- **YOUR INSTRUCTIONS**
Report every line in the listing below where the string "attach" shows up.

_ _ _

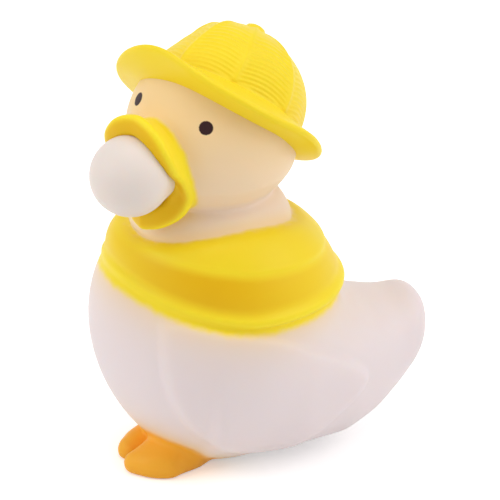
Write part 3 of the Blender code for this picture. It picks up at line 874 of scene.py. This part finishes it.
# %% Ribs and seams with Geometry Nodes
def build_hat_ribs():
    """Pushes the dome's skin out at the seams and in between the ribs, along its own normals."""
    tree = bpy.data.node_groups.new("hat_ribs", "GeometryNodeTree")
    face = tree.interface
    face.new_socket(name="Geometry", in_out="INPUT", socket_type="NodeSocketGeometry")
    sizes = (("Seam Count", SEAM_COUNT), ("Seam Height", 0.00035), ("Seam Width", 0.0009),
             ("Rib Pitch", 0.00105), ("Rib Depth", 0.00011), ("Arch", 0.0012), ("Panel Flattening", 0.0002),
             ("Hat Radius", HAT_RADIUS * MM), ("Dome Base", DOME_BASE * MM), ("Dome Top", 0.0230))
    for label, value in sizes:
        face.new_socket(name=label, in_out="INPUT", socket_type="NodeSocketFloat").default_value = value
    face.new_socket(name="Paint", in_out="INPUT", socket_type="NodeSocketMaterial")
    face.new_socket(name="Geometry", in_out="OUTPUT", socket_type="NodeSocketGeometry")
    start = tree.nodes.new("NodeGroupInput").outputs
    end = tree.nodes.new("NodeGroupOutput")
    place = put(tree, "ShaderNodeSeparateXYZ")
    tree.links.new(tree.nodes.new("GeometryNodeInputPosition").outputs[0], place.inputs[0])
    x, y, z = place.outputs
    squares = maths(tree, "ADD", maths(tree, "MULTIPLY", x, x), maths(tree, "MULTIPLY", y, y))
    radius = maths(tree, "SQRT", squares)
    turn = maths(tree, "DIVIDE", maths(tree, "ARCTAN2", x, maths(tree, "MULTIPLY", y, -1.0)), 2 * math.pi)
    panel = maths(tree, "ADD", maths(tree, "MULTIPLY", turn, start["Seam Count"]), 8.5)
    off = maths(tree, "SUBTRACT", maths(tree, "FRACT", panel), 0.5)
    width = maths(tree, "DIVIDE", maths(tree, "MULTIPLY", radius, 2 * math.pi), start["Seam Count"])
    beside = maths(tree, "MULTIPLY", maths(tree, "ABSOLUTE", off), width)
    away = maths(tree, "DIVIDE", beside, start["Seam Width"])
    seam = maths(tree, "EXPONENT", maths(tree, "MULTIPLY", maths(tree, "MULTIPLY", away, away), -1.0))
    middle = maths(tree, "SUBTRACT", maths(tree, "ABSOLUTE", off), 0.5)
    bend = maths(tree, "MULTIPLY", maths(tree, "MULTIPLY", middle, middle), 4.0)
    level = maths(tree, "ADD", z, maths(tree, "MULTIPLY", bend, start["Arch"]))
    rib_number = maths(tree, "DIVIDE", level, start["Rib Pitch"])
    wave = maths(tree, "COSINE", maths(tree, "MULTIPLY", rib_number, 2 * math.pi))
    fade = put(tree, "ShaderNodeMapRange", interpolation_type="SMOOTHSTEP")
    tree.links.new(z, fade.inputs["Value"])
    tree.links.new(start["Dome Top"], fade.inputs["From Min"])
    tree.links.new(maths(tree, "SUBTRACT", start["Dome Top"], 0.006), fade.inputs["From Max"])
    on_dome = maths(tree, "GREATER_THAN", z, start["Dome Base"])
    ribs = maths(tree, "MULTIPLY", maths(tree, "MULTIPLY", wave, start["Rib Depth"]), fade.outputs["Result"])
    ribs = maths(tree, "MULTIPLY", ribs, maths(tree, "SUBTRACT", 1.0, seam))
    lift = maths(tree, "ADD", ribs, maths(tree, "MULTIPLY", seam, start["Seam Height"]))
    flat = maths(tree, "MULTIPLY", maths(tree, "SUBTRACT", 1.0, bend), start["Panel Flattening"])
    flat = maths(tree, "MULTIPLY", flat, maths(tree, "DIVIDE", radius, start["Hat Radius"]))
    lift = maths(tree, "SUBTRACT", lift, flat)
    below_button = maths(tree, "GREATER_THAN", radius, 0.0026)
    lift = maths(tree, "MULTIPLY", maths(tree, "MULTIPLY", lift, on_dome), below_button)
    push = put(tree, "ShaderNodeVectorMath", operation="SCALE")
    tree.links.new(tree.nodes.new("GeometryNodeInputNormal").outputs[0], push.inputs[0])
    tree.links.new(lift, push.inputs["Scale"])
    move = put(tree, "GeometryNodeSetPosition")
    tree.links.new(start["Geometry"], move.inputs["Geometry"])
    tree.links.new(push.outputs[0], move.inputs["Offset"])
    real = put(tree, "GeometryNodeRealizeInstances")
    tree.links.new(move.outputs["Geometry"], real.inputs["Geometry"])
    paint = put(tree, "GeometryNodeSetMaterial")
    tree.links.new(real.outputs["Geometry"], paint.inputs["Geometry"])
    tree.links.new(start["Paint"], paint.inputs["Material"])
    tree.links.new(paint.outputs["Geometry"], end.inputs["Geometry"])
    return tree


def through_nodes(piece, tree, **values):
    """Runs a Geometry Nodes tree on a piece and keeps the result as a plain mesh."""
    step = piece.modifiers.new(tree.name, "NODES")
    step.node_group = tree
    for item in tree.interface.items_tree:
        if item.in_out == "INPUT" and item.name in values:
            step[item.identifier] = values[item.name]
    bpy.context.view_layer.update()
    evaluated = piece.evaluated_get(bpy.context.evaluated_depsgraph_get())
    mesh = bpy.data.meshes.new_from_object(evaluated)
    piece.modifiers.remove(step)
    piece.data = mesh
    mesh.shade_smooth()
    return piece


# %% [markdown]
# ## The hat is bent out of round
# Its brim lifts in front and behind and sags a little on the duck's left, each by a curve over the angle
# round the hat from the front. The dome is flatter towards the right front, by a curve over the height.

# %% Bend curves
brim_lift = curve_through([(-180, 1.6), (-120, 0.4), (-90, 0), (-60, 0.3), (-45, 1.1), (-30, 2.4), (-12, 3.6),
                           (0, 3.5), (10, 2.4), (20, 1.2), (35, 0.4), (50, 0), (75, 0), (90, 0.5), (105, 1.2),
                           (120, 0.9), (150, 1.2), (180, 1.6)])
brim_dip = curve_through([(-180, 0), (10, 0), (35, 0.9), (55, 1.3), (75, 1.1), (95, 0.2), (110, 0), (180, 0)])
dent_depth = curve_through([(7.6, 1.0), (11.1, 1.9), (14.2, 2.7), (17.4, 2.8), (20.3, 1.6), (22.5, 0.3),
                            (26, 0)])
DENT_TURN = -47
CROWN_DIP = 0.7
CROWN_DIP_RADIUS = 6
CROWN_DIP_WIDTH = 2.5

head_frame = Matrix.Translation(Vector(HEAD_CENTRE) * MM) @ Matrix.Rotation(HEAD_TURN, 4, "Z")
hat_frame = head_frame @ Matrix.Rotation(-HAT_LEAN, 4, "Y") @ Matrix.Rotation(-HAT_TILT, 4, "X")


def bent(x, y, z):
    """Where a point of the turned hat goes, in millimetres."""
    around = math.degrees(math.atan2(x, -y))
    radius = math.hypot(x, y)
    out = max(0.0, (radius - HAT_RADIUS) / (BRIM_RADIUS - HAT_RADIUS))
    below_dome = min(max((DOME_BASE - z) / 3.0, 0.0), 1.0)
    up = float(brim_lift(around)) * out ** 1.3 - float(brim_dip(around)) * below_dome
    facing = max(0.0, math.cos(math.radians(around - DENT_TURN))) ** 1.5
    if z <= DOME_BASE - 0.5 or radius <= 0.1:
        return x, y, z + up
    inward = float(dent_depth(z)) * facing * min(radius / 8.0, 1.0) / radius
    up -= CROWN_DIP * facing * math.exp(-((radius - CROWN_DIP_RADIUS) / CROWN_DIP_WIDTH) ** 2)
    return x - x * inward, y - y * inward, z + up


# %% Make the hat
HAT_COLUMNS = 320
hat_points, hat_faces = turned_grid(hat_profile(110), HAT_COLUMNS)
hat = new_piece("hat", hat_points, hat_faces, hat_paint)
through_nodes(hat, build_hat_ribs(), Paint=hat_paint)
for vert in hat.data.vertices:
    vert.co = Vector(bent(*(vert.co / MM))) * MM
hat.data.transform(hat_frame)
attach(hat, "root")
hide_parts("duck_body")
print("hat:", len(hat.data.polygons), "faces")

# %% [markdown]
# ## Bladder
# The bladder is a thin white balloon. It is turned like the hat: a ball in front and a neck that goes back
# into the mouth, where it is hidden.

# %% Bladder
NECK_STATIONS = [(8.05, 20.7), (7.8, 19.8), (7.5, 18.6), (7.2, 17.4), (6.9, 16.0), (6.2, 13.0), (5.8, 9.0),
                 (0, 9.0)]
BALL_END = math.radians(112)


def bladder_profile():
    """(radius, place along the mouth) from the front of the ball to the end of the neck, in millimetres."""
    line = [(0, BUBBLE_REACH + BUBBLE_RADIUS)]
    for i in range(1, 50):
        turn = BALL_END * i / 49
        line.append((BUBBLE_RADIUS * math.sin(turn), BUBBLE_REACH + BUBBLE_RADIUS * math.cos(turn)))
    return line + NECK_STATIONS


def bladder_material():
    material, tree, shader, grain = new_material("bladder_white", 0.4)
    shader.inputs["Base Color"].default_value = BLADDER_WHITE
    shader.inputs["Subsurface Weight"].default_value = 0.2
    shader.inputs["Subsurface Scale"].default_value = 0.003
    return material


bladder_points, bladder_faces = turned_grid(bladder_profile(), 96)
placed = []
for x, y, z in bladder_points:
    placed.append((head_frame @ Vector((x * MM, -z * MM, (-y - BUBBLE_DROP) * MM))) / MM)
bladder = new_piece("bubble_skin", placed, bladder_faces, bladder_material())
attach(bladder, "root")
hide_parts("bubble")
print("bladder:", len(bladder_faces), "faces")

# %% [markdown]
# ## Floor, light and camera
# The photograph is a catalogue picture: white all round and very soft light. The camera is far away with a
# long lens.

# %% Floor and world
def background_rays(tree):
    """1 for what the camera sees straight, in a mirror or through glass, otherwise 0."""
    path = put(tree, "ShaderNodeLightPath")
    mirrored = maths(tree, "MAXIMUM", path.outputs["Is Glossy Ray"], path.outputs["Is Transmission Ray"])
    return maths(tree, "MAXIMUM", path.outputs["Is Camera Ray"], mirrored)


FLOOR_GLOW = 0.4


def white_floor():
    """White to the camera, and still dark enough under the duck to keep its shadow."""
    material = bpy.data.materials.new("white_floor")
    material.use_nodes = True
    tree = material.node_tree
    shader = tree.nodes["Principled BSDF"]
    shader.inputs["Base Color"].default_value = (0.95, 0.95, 0.95, 1)
    shader.inputs["Emission Color"].default_value = (1, 1, 1, 1)
    glow = maths(tree, "MULTIPLY", background_rays(tree), FLOOR_GLOW)
    tree.links.new(glow, shader.inputs["Emission Strength"])
    shader.inputs["Roughness"].default_value = 0.9
    shader.inputs["Specular IOR Level"].default_value = 0.1
    return material


FLOOR_REACH = 3000
floor_corners = [(-FLOOR_REACH, -FLOOR_REACH, 0), (FLOOR_REACH, -FLOOR_REACH, 0),
                 (FLOOR_REACH, FLOOR_REACH, 0), (-FLOOR_REACH, FLOOR_REACH, 0)]
floor = new_piece("floor", floor_corners, [(0, 1, 2, 3)], white_floor())

WORLD_LIGHT = 0.5
world = bpy.data.worlds.new("studio")
bpy.context.scene.world = world
world.use_nodes = True
backdrop = world.node_tree.nodes["Background"]
backdrop.inputs["Color"].default_value = (1, 1, 1, 1)
seen = maths(world.node_tree, "MAXIMUM", background_rays(world.node_tree), WORLD_LIGHT)
world.node_tree.links.new(seen, backdrop.inputs["Strength"])


# %% Lights and camera
def soft_light(name, place, size, power):
    lamp = bpy.data.lights.new(name, "AREA")
    lamp.size = size
    lamp.energy = power
    ob = bpy.data.objects.new(name, lamp)
    ob.location = place
    aim = Vector((0, 0, 0.05)) - Vector(place)
    ob.rotation_euler = aim.to_track_quat("-Z", "Y").to_euler()
    bpy.context.scene.collection.objects.link(ob)
    return ob


soft_light("left", (-0.08, -0.72, 0.50), 0.6, 2.2)
soft_light("right", (0.40, 0.60, 0.50), 0.6, 2.4)
soft_light("top", (0.0, 0.0, 0.95), 0.6, 2.2)

VIEW_TURN = math.radians(68)
VIEW_RISE = math.radians(25)
CAMERA_DISTANCE = 2.5
PIXELS_PER_MM = 4.58
ORIGIN_PIXEL = (215.0, 446.0)
PICTURE = 500
SENSOR = 36.0

right = Vector((math.cos(VIEW_TURN), math.sin(VIEW_TURN), 0))
away = Vector((math.sin(VIEW_TURN) * math.cos(VIEW_RISE), -math.cos(VIEW_TURN) * math.cos(VIEW_RISE),
               math.sin(VIEW_RISE)))
upward = away.cross(right)
aim = right * ((PICTURE / 2 - ORIGIN_PIXEL[0]) / PIXELS_PER_MM * MM)
aim += upward * ((ORIGIN_PIXEL[1] - PICTURE / 2) / PIXELS_PER_MM * MM)
camera_data = bpy.data.cameras.new("camera")
camera_data.sensor_width = SENSOR
camera_data.lens = SENSOR * PIXELS_PER_MM * CAMERA_DISTANCE / MM / PICTURE
camera = bpy.data.objects.new("camera", camera_data)
camera.location = aim + away * CAMERA_DISTANCE
camera.rotation_euler = Matrix((right, upward, away)).transposed().to_euler()
bpy.context.scene.collection.objects.link(camera)
bpy.context.scene.camera = camera
bpy.context.scene.view_settings.view_transform = "Standard"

_ _ _

- **TASK SOLUTION**
attach(hat, "root")
attach(bladder, "root")